TASK BRIEF: Reproduce every line in the listing that contains the word "from".

DATA SHOWN:

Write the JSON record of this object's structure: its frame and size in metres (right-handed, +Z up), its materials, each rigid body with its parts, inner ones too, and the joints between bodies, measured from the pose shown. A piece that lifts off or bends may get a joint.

==

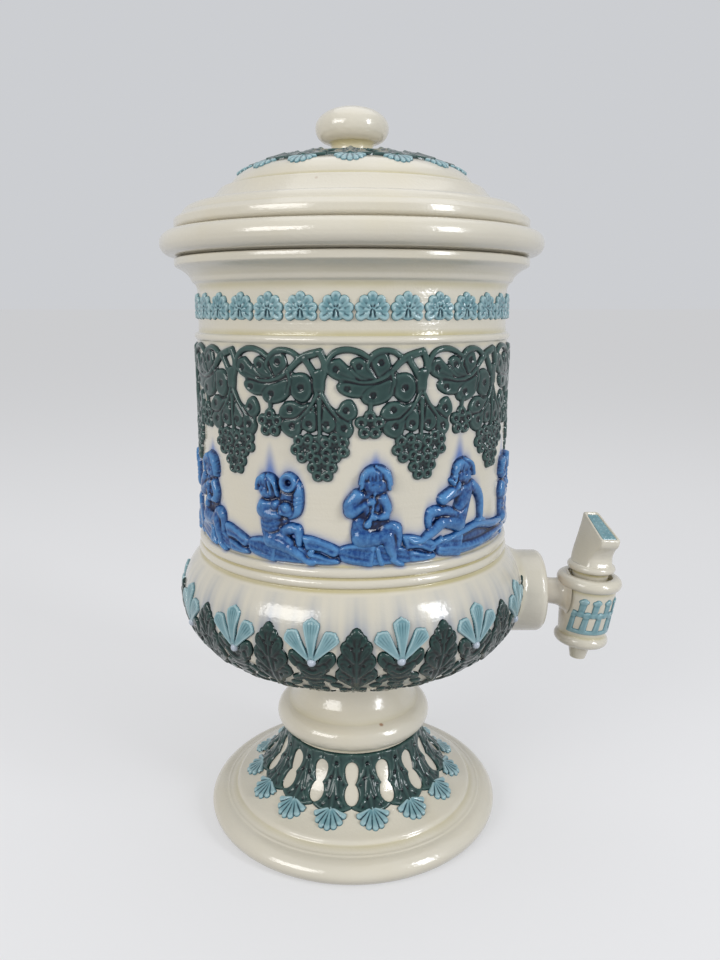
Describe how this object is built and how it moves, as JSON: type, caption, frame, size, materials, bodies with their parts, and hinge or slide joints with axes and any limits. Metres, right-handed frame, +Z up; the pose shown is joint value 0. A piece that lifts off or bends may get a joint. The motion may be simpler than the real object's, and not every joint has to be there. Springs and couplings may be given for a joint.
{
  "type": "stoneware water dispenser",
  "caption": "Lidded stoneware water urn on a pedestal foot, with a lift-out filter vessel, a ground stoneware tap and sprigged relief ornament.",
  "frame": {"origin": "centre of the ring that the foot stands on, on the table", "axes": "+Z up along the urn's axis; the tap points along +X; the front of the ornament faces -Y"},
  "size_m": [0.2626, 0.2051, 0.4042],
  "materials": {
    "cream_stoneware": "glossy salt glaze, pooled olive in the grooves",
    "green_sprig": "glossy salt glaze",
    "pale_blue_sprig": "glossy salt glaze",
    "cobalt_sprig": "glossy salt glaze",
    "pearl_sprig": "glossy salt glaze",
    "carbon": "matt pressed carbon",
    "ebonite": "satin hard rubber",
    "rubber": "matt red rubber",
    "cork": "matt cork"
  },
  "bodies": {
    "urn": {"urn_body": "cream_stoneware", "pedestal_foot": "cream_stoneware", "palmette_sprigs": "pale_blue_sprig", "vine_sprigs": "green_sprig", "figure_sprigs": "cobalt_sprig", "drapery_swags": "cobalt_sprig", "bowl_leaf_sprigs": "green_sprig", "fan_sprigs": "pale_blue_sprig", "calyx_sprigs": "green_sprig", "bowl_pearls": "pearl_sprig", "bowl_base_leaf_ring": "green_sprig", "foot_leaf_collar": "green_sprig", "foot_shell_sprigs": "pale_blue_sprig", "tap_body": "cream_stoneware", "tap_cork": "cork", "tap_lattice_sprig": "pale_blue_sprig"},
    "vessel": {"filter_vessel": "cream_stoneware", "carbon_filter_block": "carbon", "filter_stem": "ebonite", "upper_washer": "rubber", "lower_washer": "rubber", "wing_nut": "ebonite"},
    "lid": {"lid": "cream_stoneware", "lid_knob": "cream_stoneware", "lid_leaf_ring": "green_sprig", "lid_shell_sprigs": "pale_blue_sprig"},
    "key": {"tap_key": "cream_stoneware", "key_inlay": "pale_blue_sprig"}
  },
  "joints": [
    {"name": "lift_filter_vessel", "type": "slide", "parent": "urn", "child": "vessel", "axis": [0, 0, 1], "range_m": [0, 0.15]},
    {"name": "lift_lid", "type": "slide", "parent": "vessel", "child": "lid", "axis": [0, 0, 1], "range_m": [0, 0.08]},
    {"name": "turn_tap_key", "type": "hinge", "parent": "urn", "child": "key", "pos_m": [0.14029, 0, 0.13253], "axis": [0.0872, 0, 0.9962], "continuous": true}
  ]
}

==

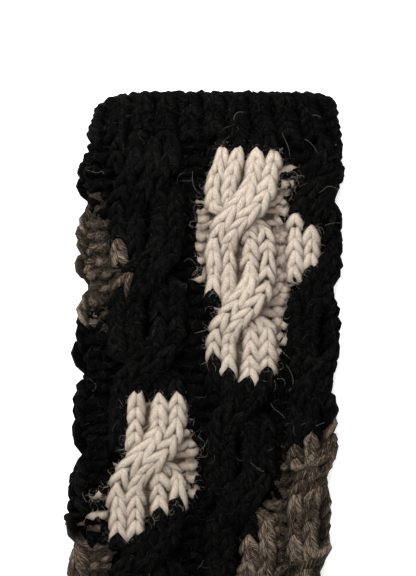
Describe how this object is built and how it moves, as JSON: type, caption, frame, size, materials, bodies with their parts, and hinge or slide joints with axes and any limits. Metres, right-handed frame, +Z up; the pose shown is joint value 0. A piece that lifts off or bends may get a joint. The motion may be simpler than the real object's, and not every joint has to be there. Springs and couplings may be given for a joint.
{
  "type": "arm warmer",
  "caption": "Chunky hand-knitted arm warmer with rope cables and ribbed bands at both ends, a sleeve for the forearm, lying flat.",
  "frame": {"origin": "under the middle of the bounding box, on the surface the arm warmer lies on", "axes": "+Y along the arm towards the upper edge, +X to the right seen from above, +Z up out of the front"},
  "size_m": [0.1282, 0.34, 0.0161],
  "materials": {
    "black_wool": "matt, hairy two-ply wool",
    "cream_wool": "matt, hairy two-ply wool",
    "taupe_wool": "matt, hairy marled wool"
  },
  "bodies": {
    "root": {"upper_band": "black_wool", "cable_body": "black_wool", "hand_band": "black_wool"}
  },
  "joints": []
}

EXERCISE ANSWER:
Write the JSON record of this object's structure: its frame and size in metres (right-handed, +Z up), its materials, each rigid body with its parts, inner ones too, and the joints between bodies, measured from the pose shown. A piece that lifts off or bends may get a joint.
  "frame": {"origin": "under the middle of the bounding box, on the surface the arm warmer lies on", "axes": "+Y along the arm towards the upper edge, +X to the right seen from above, +Z up out of the front"},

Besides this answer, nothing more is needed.